SET PROBLEM -
Below are entries. Reproduce exactly the lines between the line holding "Reconstruct the object" and the line holding "case_width = 65.4", inclusive, and only those.

::: MATERIAL PROVIDED :::

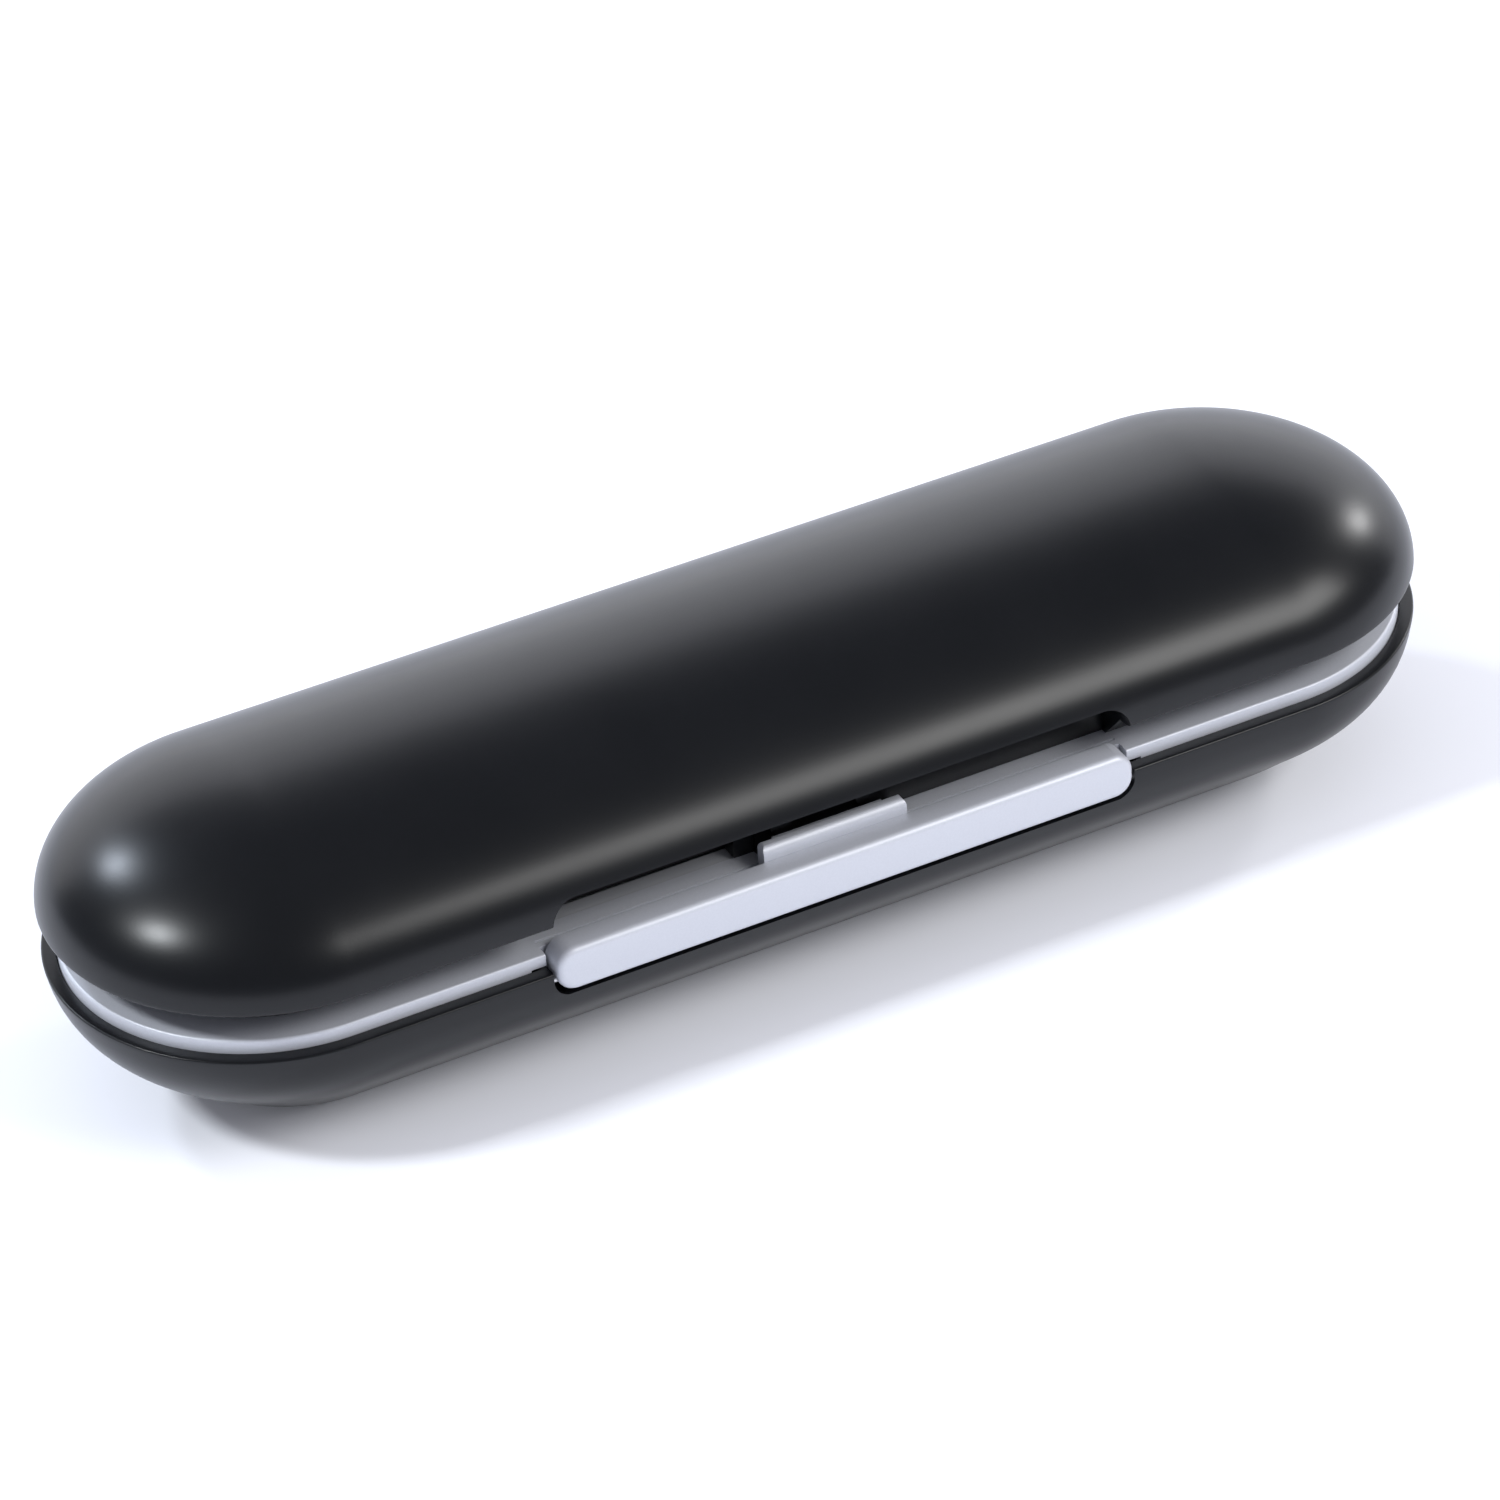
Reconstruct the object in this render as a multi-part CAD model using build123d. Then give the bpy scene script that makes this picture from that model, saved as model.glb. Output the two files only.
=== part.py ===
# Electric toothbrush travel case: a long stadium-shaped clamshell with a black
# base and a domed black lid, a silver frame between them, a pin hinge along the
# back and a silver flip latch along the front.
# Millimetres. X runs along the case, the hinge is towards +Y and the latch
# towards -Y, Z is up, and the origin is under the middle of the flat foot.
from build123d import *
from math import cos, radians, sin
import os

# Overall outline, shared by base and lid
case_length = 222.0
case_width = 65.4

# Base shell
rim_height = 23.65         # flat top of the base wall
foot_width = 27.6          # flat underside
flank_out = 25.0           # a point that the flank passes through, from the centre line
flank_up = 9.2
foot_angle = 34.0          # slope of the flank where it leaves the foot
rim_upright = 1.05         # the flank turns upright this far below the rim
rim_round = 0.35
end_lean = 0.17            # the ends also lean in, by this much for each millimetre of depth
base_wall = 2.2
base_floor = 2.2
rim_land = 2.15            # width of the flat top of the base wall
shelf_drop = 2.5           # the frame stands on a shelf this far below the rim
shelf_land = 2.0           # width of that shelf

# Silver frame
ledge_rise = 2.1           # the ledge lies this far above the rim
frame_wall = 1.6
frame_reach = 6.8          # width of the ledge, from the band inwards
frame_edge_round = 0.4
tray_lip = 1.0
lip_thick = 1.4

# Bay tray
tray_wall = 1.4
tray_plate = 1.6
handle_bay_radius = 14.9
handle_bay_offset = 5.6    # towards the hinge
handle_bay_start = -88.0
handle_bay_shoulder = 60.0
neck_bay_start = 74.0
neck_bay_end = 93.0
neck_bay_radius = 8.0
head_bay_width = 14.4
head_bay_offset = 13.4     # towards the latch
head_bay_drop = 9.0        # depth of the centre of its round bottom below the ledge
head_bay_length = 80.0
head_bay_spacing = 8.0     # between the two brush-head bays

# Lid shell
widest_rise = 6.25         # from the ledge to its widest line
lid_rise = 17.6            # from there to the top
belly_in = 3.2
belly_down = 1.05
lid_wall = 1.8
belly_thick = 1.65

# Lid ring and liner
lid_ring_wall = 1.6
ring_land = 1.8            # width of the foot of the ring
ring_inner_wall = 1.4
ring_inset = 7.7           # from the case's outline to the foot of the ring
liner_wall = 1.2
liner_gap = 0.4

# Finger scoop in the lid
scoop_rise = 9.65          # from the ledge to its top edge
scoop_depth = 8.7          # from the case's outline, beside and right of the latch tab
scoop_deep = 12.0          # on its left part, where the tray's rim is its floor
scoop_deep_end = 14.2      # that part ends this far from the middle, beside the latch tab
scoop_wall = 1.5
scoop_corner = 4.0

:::
::: MATERIAL PROVIDED :::

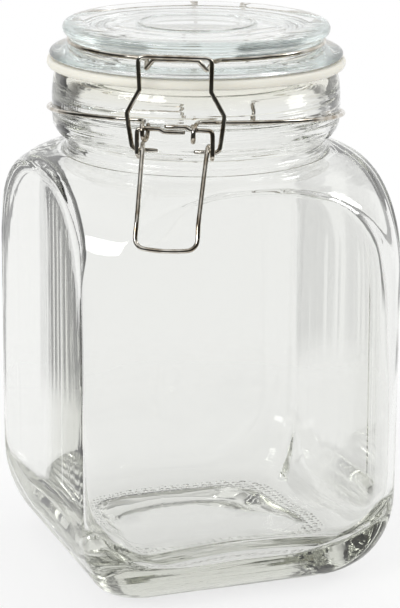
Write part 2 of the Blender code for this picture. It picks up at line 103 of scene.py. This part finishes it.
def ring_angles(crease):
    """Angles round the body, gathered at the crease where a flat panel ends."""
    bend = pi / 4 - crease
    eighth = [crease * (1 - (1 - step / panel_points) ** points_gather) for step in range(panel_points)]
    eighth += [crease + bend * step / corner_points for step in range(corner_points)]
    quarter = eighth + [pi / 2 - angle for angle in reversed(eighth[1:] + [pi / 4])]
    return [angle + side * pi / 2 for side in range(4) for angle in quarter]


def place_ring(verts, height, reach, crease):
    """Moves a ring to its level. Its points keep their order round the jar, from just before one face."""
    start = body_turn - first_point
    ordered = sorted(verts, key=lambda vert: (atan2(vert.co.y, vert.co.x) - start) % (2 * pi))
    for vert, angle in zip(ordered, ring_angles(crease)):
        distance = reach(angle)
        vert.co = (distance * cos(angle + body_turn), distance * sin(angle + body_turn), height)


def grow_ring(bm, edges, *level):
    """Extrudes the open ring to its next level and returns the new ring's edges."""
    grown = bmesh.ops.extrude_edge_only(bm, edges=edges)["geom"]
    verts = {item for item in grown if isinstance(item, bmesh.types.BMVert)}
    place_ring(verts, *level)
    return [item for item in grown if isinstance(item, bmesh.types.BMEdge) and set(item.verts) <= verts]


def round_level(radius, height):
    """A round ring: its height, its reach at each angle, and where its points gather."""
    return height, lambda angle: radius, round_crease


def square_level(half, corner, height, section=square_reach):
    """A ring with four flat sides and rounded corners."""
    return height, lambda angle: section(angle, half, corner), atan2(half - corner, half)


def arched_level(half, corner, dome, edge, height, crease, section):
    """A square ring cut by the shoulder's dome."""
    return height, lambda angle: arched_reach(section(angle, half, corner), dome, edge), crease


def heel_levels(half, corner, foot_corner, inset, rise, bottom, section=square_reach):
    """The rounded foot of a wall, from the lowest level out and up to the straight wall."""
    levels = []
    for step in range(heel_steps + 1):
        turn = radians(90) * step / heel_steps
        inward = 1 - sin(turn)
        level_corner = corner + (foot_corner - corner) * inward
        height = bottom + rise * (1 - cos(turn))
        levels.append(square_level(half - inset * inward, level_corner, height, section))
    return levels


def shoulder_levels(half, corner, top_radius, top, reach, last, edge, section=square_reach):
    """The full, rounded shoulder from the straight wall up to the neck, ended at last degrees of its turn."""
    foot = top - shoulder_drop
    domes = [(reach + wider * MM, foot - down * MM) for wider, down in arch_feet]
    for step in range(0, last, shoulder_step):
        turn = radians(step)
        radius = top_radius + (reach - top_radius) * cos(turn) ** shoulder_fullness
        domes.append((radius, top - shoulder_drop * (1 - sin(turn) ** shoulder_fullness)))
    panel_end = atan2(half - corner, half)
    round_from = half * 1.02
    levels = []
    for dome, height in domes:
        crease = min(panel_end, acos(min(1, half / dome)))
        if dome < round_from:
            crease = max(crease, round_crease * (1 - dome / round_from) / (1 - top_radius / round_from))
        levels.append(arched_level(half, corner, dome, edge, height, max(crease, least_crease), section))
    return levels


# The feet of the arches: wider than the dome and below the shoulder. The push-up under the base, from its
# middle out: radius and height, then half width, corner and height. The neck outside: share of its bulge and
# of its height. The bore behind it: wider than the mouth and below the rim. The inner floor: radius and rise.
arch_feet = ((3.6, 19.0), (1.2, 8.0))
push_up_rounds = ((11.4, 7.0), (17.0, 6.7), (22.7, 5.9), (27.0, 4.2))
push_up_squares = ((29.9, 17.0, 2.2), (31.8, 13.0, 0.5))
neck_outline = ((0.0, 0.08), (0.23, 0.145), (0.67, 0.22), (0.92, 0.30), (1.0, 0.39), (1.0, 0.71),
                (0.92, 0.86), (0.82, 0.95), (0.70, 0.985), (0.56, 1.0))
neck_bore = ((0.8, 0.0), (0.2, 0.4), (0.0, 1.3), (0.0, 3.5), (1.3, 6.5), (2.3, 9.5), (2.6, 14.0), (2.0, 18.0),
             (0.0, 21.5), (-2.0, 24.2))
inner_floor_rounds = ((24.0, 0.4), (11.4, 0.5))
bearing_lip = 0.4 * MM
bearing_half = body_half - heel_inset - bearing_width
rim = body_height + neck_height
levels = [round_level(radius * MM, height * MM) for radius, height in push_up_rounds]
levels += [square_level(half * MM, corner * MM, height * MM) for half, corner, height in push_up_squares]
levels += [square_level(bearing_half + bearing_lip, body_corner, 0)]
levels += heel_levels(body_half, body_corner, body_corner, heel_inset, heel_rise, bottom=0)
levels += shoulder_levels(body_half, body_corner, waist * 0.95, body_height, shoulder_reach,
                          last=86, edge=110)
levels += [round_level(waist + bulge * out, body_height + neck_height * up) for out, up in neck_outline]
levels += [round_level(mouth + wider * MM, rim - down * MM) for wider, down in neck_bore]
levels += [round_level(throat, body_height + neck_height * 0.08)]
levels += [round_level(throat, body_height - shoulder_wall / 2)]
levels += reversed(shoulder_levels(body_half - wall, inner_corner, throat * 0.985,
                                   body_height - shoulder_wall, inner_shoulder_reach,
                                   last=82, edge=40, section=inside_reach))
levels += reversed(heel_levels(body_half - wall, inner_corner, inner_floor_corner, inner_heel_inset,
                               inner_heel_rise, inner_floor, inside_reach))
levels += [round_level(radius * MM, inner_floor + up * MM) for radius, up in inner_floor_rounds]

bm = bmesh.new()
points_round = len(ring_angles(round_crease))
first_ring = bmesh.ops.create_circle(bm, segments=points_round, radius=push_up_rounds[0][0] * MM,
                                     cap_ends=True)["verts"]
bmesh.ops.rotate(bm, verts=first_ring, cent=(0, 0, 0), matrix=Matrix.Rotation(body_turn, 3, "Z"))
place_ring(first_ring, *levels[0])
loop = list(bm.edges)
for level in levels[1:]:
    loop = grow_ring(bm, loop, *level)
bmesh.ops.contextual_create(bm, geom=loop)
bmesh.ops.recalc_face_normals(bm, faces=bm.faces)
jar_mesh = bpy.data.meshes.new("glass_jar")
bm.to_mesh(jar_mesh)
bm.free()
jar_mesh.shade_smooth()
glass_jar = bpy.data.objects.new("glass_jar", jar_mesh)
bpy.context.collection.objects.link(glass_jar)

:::

ANSWER FOR THE TASK -
Reconstruct the object in this render as a multi-part CAD model using build123d. Then give the bpy scene script that makes this picture from that model, saved as model.glb. Output the two files only.
=== part.py ===
# Electric toothbrush travel case: a long stadium-shaped clamshell with a black
# base and a domed black lid, a silver frame between them, a pin hinge along the
# back and a silver flip latch along the front.
# Millimetres. X runs along the case, the hinge is towards +Y and the latch
# towards -Y, Z is up, and the origin is under the middle of the flat foot.
from build123d import *
from math import cos, radians, sin
import os

# Overall outline, shared by base and lid
case_length = 222.0
case_width = 65.4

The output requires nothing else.